Given request
Give back the exact lines spanning from the line with "0.82, 0.62), 0.75))" to the line with "for node in", with both of those lines included and no others.

Dataset content
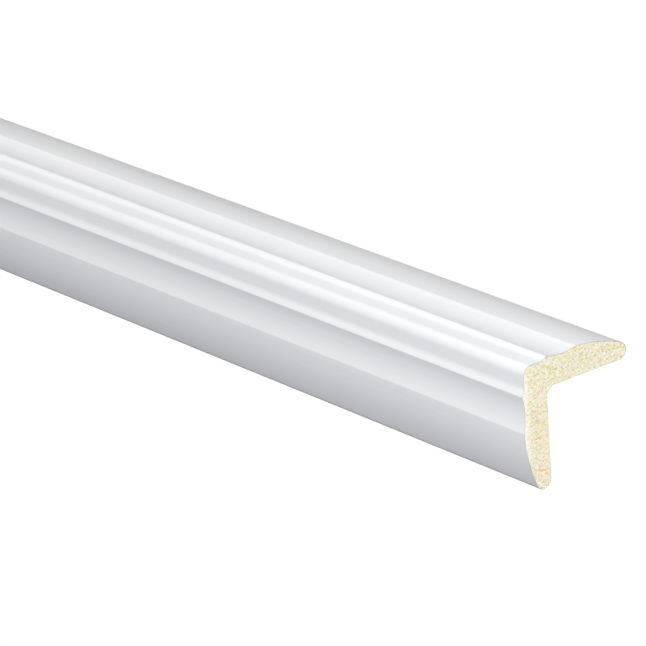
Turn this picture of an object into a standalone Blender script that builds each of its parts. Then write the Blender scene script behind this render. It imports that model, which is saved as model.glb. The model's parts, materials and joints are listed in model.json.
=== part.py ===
"""Outside corner moulding: a length of softwood machined to an L-shaped section and primed white.

Both legs carry the same profile, so the section is symmetric about its diagonal. From the rounded outer corner,
each leg has a narrow flat, a riser up to a sharp crest, a shallow cove, an arris, and a long crown that runs down
to the rounded toe. The inner faces are plain and flat, with a chamfer between them, and lie on the wall.

The length runs along Y, one leg lies on top and reaches towards +X, and the other hangs down. The origin is the
centre of the top leg's inner face, halfway along.
"""

import math

import bmesh
import bpy

for old in list(bpy.data.objects):
    bpy.data.objects.remove(old, do_unlink=True)

# Driving dimensions, in metres. "Along" is measured from the outermost plane of the other leg, and "down" is
# measured into the wood from the leg's own outermost plane.
LENGTH = 0.250
LEG = 0.028575
THICKNESS = 0.00665
NOSE_RADIUS = 0.0020
NOSE_SINK = 0.00064
RISER_RADIUS = 0.0030
RISER_SLOPE = math.radians(24)
CREST_ALONG = 0.00695
COVE_DEPTH = 0.00050
ARRIS_ALONG = 0.0150
ARRIS_SINK = 0.00004
CROWN_START_SLOPE = math.radians(3.2)
TOE_RADIUS = 0.00195
INNER_CHAMFER = 0.00155

# The most that a facet may lie from the true curve, and the smallest turn that shades as a sharp edge.
FACET_SAG = 0.000002
SHARP_ANGLE = math.radians(12)

QUARTER = math.pi / 2


def arc(centre, radius, start, end):
    """Points along an arc, both ends included, in facets no further than FACET_SAG from the curve."""
    facet = 2 * math.acos(1 - FACET_SAG / radius)
    steps = math.ceil(abs(end - start) / facet)
    angles = [start + (end - start) * i / steps for i in range(steps + 1)]
    return [(centre[0] + radius * math.cos(a), centre[1] + radius * math.sin(a)) for a in angles]


def nose():
    """Half of the rounded outer corner, from the diagonal to the leg's narrow flat."""
    middle = NOSE_SINK + NOSE_RADIUS
    return arc((middle, middle), NOSE_RADIUS, -1.5 * QUARTER, -QUARTER)


def riser():
    """The hollow that lifts off the narrow flat, and the straight slope from it up to the crest."""
    hollow_rise = RISER_RADIUS * (1 - math.cos(RISER_SLOPE))
    straight_run = (NOSE_SINK - hollow_rise) / math.tan(RISER_SLOPE)
    hollow_start = CREST_ALONG - straight_run - RISER_RADIUS * math.sin(RISER_SLOPE)
    centre = (hollow_start, NOSE_SINK - RISER_RADIUS)
    return arc(centre, RISER_RADIUS, QUARTER, QUARTER - RISER_SLOPE)


def cove():
    """The shallow hollow from the crest to the arris."""
    run = ARRIS_ALONG - CREST_ALONG
    chord = math.hypot(run, ARRIS_SINK)
    tilt = math.atan2(ARRIS_SINK, run)
    radius = chord**2 / (8 * COVE_DEPTH) + COVE_DEPTH / 2
    half = math.asin(chord / 2 / radius)
    rise = radius - COVE_DEPTH
    centre = (
        (CREST_ALONG + ARRIS_ALONG) / 2 + rise * math.sin(tilt),
        ARRIS_SINK / 2 - rise * math.cos(tilt),
    )
    return arc(centre, radius, QUARTER + tilt + half, QUARTER + tilt - half)


def crown_and_toe():
    """The long crown, which leaves the arris at its own slope and runs tangent into the rounded toe."""
    toe = (LEG - TOE_RADIUS, THICKNESS - TOE_RADIUS)
    into_wood = (-math.sin(CROWN_START_SLOPE), math.cos(CROWN_START_SLOPE))
    to_arris = (ARRIS_ALONG - toe[0], ARRIS_SINK - toe[1])
    reach = into_wood[0] * to_arris[0] + into_wood[1] * to_arris[1] + TOE_RADIUS
    radius = (TOE_RADIUS**2 - to_arris[0] ** 2 - to_arris[1] ** 2) / (2 * reach)
    centre = (ARRIS_ALONG + radius * into_wood[0], ARRIS_SINK + radius * into_wood[1])
    tangent = math.atan2(toe[1] - centre[1], toe[0] - centre[0])
    crown = arc(centre, radius, CROWN_START_SLOPE - QUARTER, tangent)
    return crown + arc(toe, TOE_RADIUS, tangent, QUARTER)[1:]


def leg_outline():
    """One leg's outline as (along, down), from the diagonal at the nose round to the inner chamfer."""
    chamfer_start = (THICKNESS + INNER_CHAMFER, THICKNESS)
    return nose() + riser() + cove() + crown_and_toe()[1:] + [chamfer_start]


def section_outline():
    """The whole section: the top leg, then its mirror image in the diagonal, back to the nose."""
    top = leg_outline()
    hanging = [(down, along) for along, down in reversed(top[1:])]
    return top + hanging


def moulding_mesh():
    """The section, extruded over the length between two square cuts."""
    face_middle = (THICKNESS + INNER_CHAMFER + LEG - TOE_RADIUS) / 2
    work = bmesh.new()
    corners = [
        work.verts.new((along - face_middle, -LENGTH / 2, THICKNESS - down))
        for along, down in section_outline()
    ]
    near_cut = work.faces.new(corners)
    grown = bmesh.ops.extrude_face_region(work, geom=[near_cut], use_keep_orig=True)
    far_corners = [item for item in grown["geom"] if isinstance(item, bmesh.types.BMVert)]
    bmesh.ops.translate(work, verts=far_corners, vec=(0, LENGTH, 0))
    bmesh.ops.recalc_face_normals(work, faces=work.faces)
    for face in work.faces:
        face.material_index = 1 if abs(face.normal.y) > 0.5 else 0
    mesh = bpy.data.meshes.new("corner_moulding")
    work.to_mesh(mesh)
    work.free()
    mesh.shade_smooth()
    mesh.set_sharp_from_angle(angle=SHARP_ANGLE)
    return mesh


def finish(name, colour, roughness):
    """A plain finish of one colour."""
    material = bpy.data.materials.new(name)
    material.use_nodes = True
    surface = material.node_tree.nodes["Principled BSDF"]
    surface.inputs["Base Color"].default_value = (*colour, 1)
    surface.inputs["Roughness"].default_value = roughness
    surface.inputs["Metallic"].default_value = 0
    return material


moulding = bpy.data.objects.new("corner_moulding", moulding_mesh())
moulding.data.materials.append(finish("white_primer", (0.88, 0.88, 0.89), 0.45))
moulding.data.materials.append(finish("cut_pine", (0.88, 0.82, 0.62), 0.75))
bpy.context.scene.collection.objects.link(moulding)
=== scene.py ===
"""Outside corner moulding: pine machined to an L-shaped section, primed white, with square sawn ends."""

import json
import math

import bmesh
import bpy
import numpy as np
from mathutils import Euler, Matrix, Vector, noise
from mathutils.geometry import delaunay_2d_cdt


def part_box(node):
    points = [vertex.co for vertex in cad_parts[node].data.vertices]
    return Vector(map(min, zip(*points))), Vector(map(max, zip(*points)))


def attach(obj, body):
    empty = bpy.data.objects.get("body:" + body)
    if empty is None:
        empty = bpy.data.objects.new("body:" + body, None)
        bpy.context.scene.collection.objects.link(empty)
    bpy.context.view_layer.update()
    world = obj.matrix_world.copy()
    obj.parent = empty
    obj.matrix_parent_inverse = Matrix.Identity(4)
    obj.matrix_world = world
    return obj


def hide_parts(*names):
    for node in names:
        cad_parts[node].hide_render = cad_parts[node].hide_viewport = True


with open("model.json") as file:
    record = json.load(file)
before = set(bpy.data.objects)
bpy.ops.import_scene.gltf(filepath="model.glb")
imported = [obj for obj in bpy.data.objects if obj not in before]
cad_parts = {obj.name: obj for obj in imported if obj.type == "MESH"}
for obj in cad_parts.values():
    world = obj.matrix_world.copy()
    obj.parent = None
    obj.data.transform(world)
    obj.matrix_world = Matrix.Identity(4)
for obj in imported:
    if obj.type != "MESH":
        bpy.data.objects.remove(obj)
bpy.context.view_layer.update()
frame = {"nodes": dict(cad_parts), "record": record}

# The moulding. The real one comes off a moulder as one long pine stick, so it is the section of the packed
# solid swept over the length, with every machined corner eased by its coat of sprayed primer. It is cut
# square with a fine saw, which leaves faint arcs, open pores and the bare grain at both ends.
NODE = "corner_moulding"
MM = 0.001
WELD = 0.001 * MM
TOUCH = 0.01 * MM
EASED_RADIUS = 0.10 * MM
EASED_POINTS = 2
RINGS = 40
SHARP_ANGLE = math.radians(25)

low, high = (Vector(corner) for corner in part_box(NODE))
hanging_mount = frame["record"]["mounts"][1]
inner_x = hanging_mount["pos_m"][0]


def on_back(x, z):
    """True on the flat faces that lie on the wall, and on the chamfer between them."""
    return z < TOUCH and x > inner_x - TOUCH


def loop_round(edges):
    """The corners of a closed chain of edges, in order."""
    beside = {}
    for edge in edges:
        for v in edge.verts:
            beside.setdefault(v, []).append(edge.other_vert(v))
    start = next(iter(beside))
    loop, previous, here = [start], start, beside[start][0]
    while here is not start:
        loop.append(here)
        previous, here = here, next(v for v in beside[here] if v is not previous)
    return loop


def section_wire():
    """The solid's near cut as a flat wire. The sweep turns the wire's Y into the moulding's -Z."""
    work = bmesh.new()
    work.from_mesh(frame["nodes"][NODE].data)
    bmesh.ops.remove_doubles(work, verts=work.verts, dist=WELD)
    rim = [
        edge
        for edge in work.edges
        if all(v.co.y < low.y + MM for v in edge.verts)
        and sum(abs(f.normal.y) > 0.5 for f in edge.link_faces) == 1
    ]
    points = [(v.co.x, -v.co.z, 0) for v in loop_round(rim)]
    work.free()
    wire = bpy.data.meshes.new("section_wire")
    count = len(points)
    wire.from_pydata(points, [(i, (i + 1) % count) for i in range(count)], [])
    return wire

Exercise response
moulding.data.materials.append(finish("cut_pine", (0.88, 0.82, 0.62), 0.75))
bpy.context.scene.collection.objects.link(moulding)
=== scene.py ===
"""Outside corner moulding: pine machined to an L-shaped section, primed white, with square sawn ends."""

import json
import math

import bmesh
import bpy
import numpy as np
from mathutils import Euler, Matrix, Vector, noise
from mathutils.geometry import delaunay_2d_cdt


def part_box(node):
    points = [vertex.co for vertex in cad_parts[node].data.vertices]
    return Vector(map(min, zip(*points))), Vector(map(max, zip(*points)))


def attach(obj, body):
    empty = bpy.data.objects.get("body:" + body)
    if empty is None:
        empty = bpy.data.objects.new("body:" + body, None)
        bpy.context.scene.collection.objects.link(empty)
    bpy.context.view_layer.update()
    world = obj.matrix_world.copy()
    obj.parent = empty
    obj.matrix_parent_inverse = Matrix.Identity(4)
    obj.matrix_world = world
    return obj


def hide_parts(*names):
    for node in names:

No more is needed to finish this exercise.